Optical conductivity of Bismuth-based topological insulator

TL;DR

This study measures the optical conductivity of various Bismuth-based topological insulators across temperatures and frequencies, revealing how chemical compensation influences their electronic properties and charge carrier dynamics.

Contribution

It provides the first detailed analysis of how chemical compensation affects the optical spectra and charge carriers in Bismuth-based topological insulators.

Findings

Suppression of extrinsic Drude term with increased compensation

Appearance of absorption peaks from localized electronic transitions

Charge-carrier density estimated at ~10^17/cm^3 in highly compensated sample

Abstract

The optical conductivity and the spectral weight of four topological insulators with increasing chemical compensation (Bi2Se3, Bi2-xCaxSe3, Bi2Se2Te, Bi2Te2Se) have been measured from 5 to 300 K and from sub-THz to visible frequencies.

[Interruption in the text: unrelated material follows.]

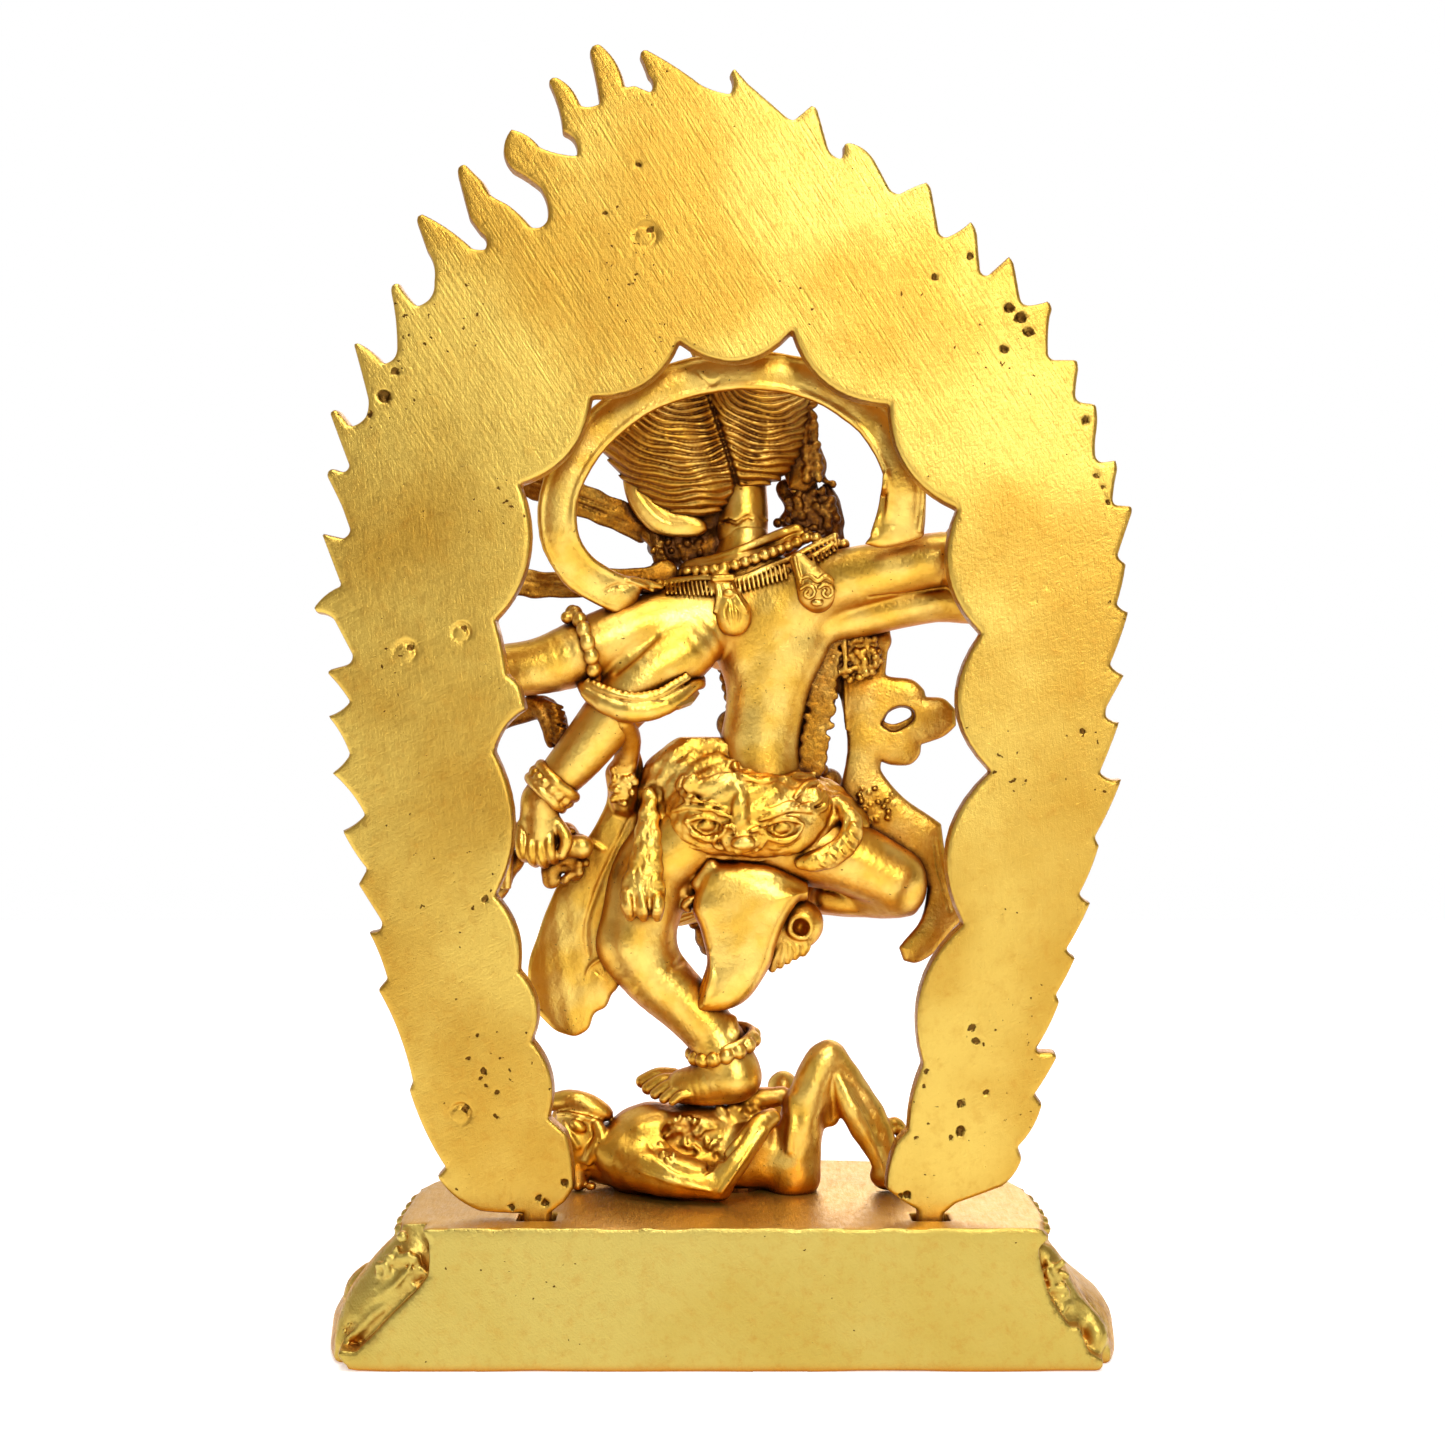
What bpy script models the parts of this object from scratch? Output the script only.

The effect of compensation is clearly observed in the infrared spectra, through the suppression of an extrinsic Drude term and the appearance of strong absorption peaks, that we assign to electronic transitions among localized states. From the far-infrared spectral weight of the most compensated sample (Bi2Te2Se) one can estimate a density of charge-carriers in the order of 10^17/cm^3 in good agreement with transport data. Those results demonstrate that the low-energy electrodynamics in single crystals of topological insulators, even at the highest degree of compensation presently achieved, is still affected by extrinsic charge excitations.